The difficulty I have with the "real risk" test espoused by certain of your Lordships, apart from the fact that classically such a test addresses future dangers (as, for example, the risk of torture or other article 3 ill-treatment which the European Court of Human Rights in Soering v United Kingdom (1989) 11 EHRR 439 understandably refused to countenance) rather than past uncertainties, is that it would require SIAC to ignore entirely (rather than merely discount to whatever extent it thought appropriate) any statement not proved to have been made voluntarily. That, at least, is how I understand the "real risk" test to apply: if SIAC were left in any substantial (ie other than minimal) doubt as to whether torture had been used, the statement would be shut out, however reliable it appeared to be and notwithstanding that SIAC concluded that it had probably been made voluntarily. That seems to me a surprising and unsatisfactory test. If I have misunderstood the proposed test and if all that it involves is SIAC shutting out a statement whenever they simply cannot decide one way or the other on the balance of probabilities whether it has been extracted by torture (a rare case one would suppose given the expertise of the tribunal) then my difficulty would be substantially lessened although I would still prefer the test favoured by Lord Hope of Craighead and Lord Rodger of Earlsferry.
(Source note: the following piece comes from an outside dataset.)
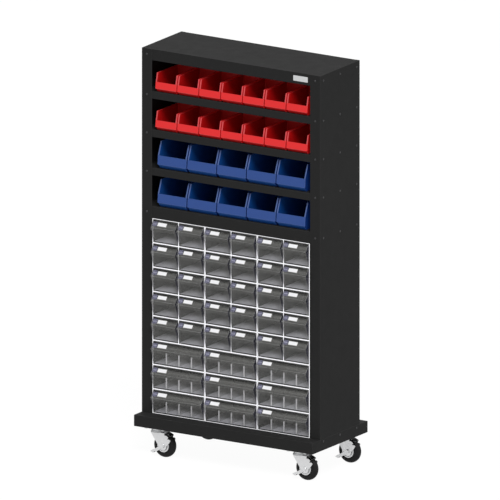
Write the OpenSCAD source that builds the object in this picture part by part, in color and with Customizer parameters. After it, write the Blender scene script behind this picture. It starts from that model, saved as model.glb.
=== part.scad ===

It is one thing to say, as in Soering, that someone cannot be deported whilst there exists the possibility that he may be tortured—or, indeed, as the dissentient minority said in Mamatkulov and Askarov v Turkey (Application Nos 46827/99 and 46951/99, unreported, 4 February 2005), if they run a real risk of suffering a flagrant denial of justice— quite another to say that the integrity of the court's processes and the good name of British justice requires that evidence be shut out whenever it cannot be positively proved to have been given voluntarily.
For these reasons, and for the reasons given by Lord Bingham and others of my noble and learned friends, I too would allow these appeals and make the order proposed.